» **EXERCISE**: Find the string "picture" in the records. Copy every line it appears in.

......

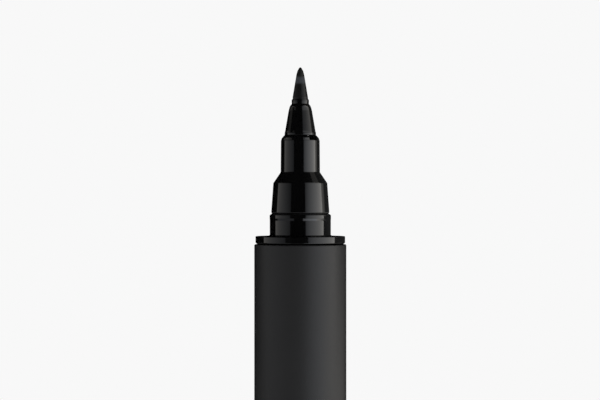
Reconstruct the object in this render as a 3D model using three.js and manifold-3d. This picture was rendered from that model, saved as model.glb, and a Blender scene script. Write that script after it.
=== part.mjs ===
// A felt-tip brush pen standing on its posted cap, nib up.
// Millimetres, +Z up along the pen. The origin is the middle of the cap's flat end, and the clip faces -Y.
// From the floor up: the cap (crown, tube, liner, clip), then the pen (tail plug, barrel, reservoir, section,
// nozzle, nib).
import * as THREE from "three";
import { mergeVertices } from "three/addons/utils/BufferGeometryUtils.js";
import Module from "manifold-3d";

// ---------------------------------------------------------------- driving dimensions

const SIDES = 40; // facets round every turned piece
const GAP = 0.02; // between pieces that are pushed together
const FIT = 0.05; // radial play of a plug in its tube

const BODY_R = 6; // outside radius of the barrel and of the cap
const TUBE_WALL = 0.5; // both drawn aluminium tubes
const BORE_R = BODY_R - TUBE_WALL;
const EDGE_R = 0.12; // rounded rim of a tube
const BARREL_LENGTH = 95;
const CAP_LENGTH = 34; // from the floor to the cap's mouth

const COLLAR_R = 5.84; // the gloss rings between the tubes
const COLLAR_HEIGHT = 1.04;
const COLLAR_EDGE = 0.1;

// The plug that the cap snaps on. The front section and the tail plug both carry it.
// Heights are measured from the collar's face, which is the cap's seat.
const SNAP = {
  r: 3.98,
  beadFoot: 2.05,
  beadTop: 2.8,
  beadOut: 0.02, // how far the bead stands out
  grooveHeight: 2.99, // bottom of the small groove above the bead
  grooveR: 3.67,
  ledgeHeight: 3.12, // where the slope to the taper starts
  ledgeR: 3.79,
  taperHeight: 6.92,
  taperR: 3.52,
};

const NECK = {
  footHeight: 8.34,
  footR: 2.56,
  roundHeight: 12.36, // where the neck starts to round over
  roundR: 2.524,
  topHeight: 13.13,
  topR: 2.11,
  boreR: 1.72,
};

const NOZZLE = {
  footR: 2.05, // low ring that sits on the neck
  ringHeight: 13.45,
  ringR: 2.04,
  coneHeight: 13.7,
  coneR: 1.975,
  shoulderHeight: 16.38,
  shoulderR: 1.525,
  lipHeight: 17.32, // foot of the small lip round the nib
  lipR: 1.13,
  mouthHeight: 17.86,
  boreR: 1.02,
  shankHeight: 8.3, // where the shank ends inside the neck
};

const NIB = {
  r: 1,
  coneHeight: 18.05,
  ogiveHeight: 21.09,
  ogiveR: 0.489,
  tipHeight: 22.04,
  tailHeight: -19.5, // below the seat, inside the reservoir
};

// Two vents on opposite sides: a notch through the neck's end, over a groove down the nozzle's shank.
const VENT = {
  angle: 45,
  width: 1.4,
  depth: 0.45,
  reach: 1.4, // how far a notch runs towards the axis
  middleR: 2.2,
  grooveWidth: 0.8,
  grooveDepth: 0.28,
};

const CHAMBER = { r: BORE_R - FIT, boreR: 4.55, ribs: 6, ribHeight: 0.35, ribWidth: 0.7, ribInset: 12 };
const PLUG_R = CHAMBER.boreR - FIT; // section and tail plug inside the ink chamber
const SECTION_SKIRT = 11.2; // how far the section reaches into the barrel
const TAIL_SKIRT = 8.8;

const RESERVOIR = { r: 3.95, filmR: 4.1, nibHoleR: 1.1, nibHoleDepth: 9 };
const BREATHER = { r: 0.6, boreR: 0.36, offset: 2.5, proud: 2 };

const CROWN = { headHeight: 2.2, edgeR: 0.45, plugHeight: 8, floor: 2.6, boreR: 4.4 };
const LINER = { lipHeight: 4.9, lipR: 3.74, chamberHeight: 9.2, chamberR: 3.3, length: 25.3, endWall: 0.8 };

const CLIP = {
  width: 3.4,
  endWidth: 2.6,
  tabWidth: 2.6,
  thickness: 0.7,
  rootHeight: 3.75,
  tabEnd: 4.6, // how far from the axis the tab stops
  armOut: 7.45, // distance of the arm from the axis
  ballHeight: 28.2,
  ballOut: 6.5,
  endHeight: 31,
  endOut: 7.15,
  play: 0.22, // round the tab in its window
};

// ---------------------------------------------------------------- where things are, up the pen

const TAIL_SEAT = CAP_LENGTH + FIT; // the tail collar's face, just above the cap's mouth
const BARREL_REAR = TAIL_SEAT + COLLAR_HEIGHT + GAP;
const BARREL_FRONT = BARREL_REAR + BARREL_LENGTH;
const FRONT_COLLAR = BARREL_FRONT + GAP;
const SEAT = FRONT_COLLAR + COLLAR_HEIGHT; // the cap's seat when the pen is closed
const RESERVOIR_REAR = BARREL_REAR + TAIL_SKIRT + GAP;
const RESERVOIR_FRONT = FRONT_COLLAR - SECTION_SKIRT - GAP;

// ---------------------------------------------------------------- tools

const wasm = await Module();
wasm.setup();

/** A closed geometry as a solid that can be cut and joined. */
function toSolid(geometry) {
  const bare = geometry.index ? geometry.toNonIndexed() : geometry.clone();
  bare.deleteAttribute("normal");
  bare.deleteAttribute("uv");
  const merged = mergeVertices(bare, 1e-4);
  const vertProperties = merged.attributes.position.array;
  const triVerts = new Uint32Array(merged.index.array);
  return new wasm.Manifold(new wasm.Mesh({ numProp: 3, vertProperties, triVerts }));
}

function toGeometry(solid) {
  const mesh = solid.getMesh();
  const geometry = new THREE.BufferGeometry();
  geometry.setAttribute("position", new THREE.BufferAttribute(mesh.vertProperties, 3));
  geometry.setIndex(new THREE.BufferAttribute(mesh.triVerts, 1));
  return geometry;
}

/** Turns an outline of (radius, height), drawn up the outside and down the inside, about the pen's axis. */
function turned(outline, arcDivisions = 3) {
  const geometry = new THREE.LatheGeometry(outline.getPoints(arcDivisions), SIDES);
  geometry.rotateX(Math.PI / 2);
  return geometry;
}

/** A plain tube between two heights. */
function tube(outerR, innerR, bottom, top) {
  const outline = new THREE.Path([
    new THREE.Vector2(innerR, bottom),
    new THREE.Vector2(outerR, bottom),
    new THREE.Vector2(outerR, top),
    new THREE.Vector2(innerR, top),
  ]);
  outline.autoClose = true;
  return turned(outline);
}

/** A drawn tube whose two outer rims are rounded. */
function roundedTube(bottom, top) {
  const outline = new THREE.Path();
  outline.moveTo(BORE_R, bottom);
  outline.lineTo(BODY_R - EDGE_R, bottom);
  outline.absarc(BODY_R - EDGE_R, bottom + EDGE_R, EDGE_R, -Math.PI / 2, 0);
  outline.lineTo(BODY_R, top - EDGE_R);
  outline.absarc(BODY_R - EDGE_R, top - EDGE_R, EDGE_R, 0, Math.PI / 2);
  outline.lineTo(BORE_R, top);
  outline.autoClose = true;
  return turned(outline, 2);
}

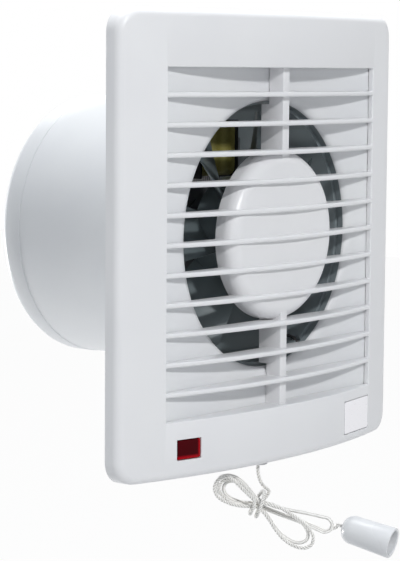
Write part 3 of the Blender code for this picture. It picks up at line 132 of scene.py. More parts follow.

......

» **FULL ANSWER**:
Reconstruct the object in this render as a 3D model using three.js and manifold-3d. This picture was rendered from that model, saved as model.glb, and a Blender scene script. Write that script after it.
Write part 3 of the Blender code for this picture. It picks up at line 132 of scene.py. More parts follow.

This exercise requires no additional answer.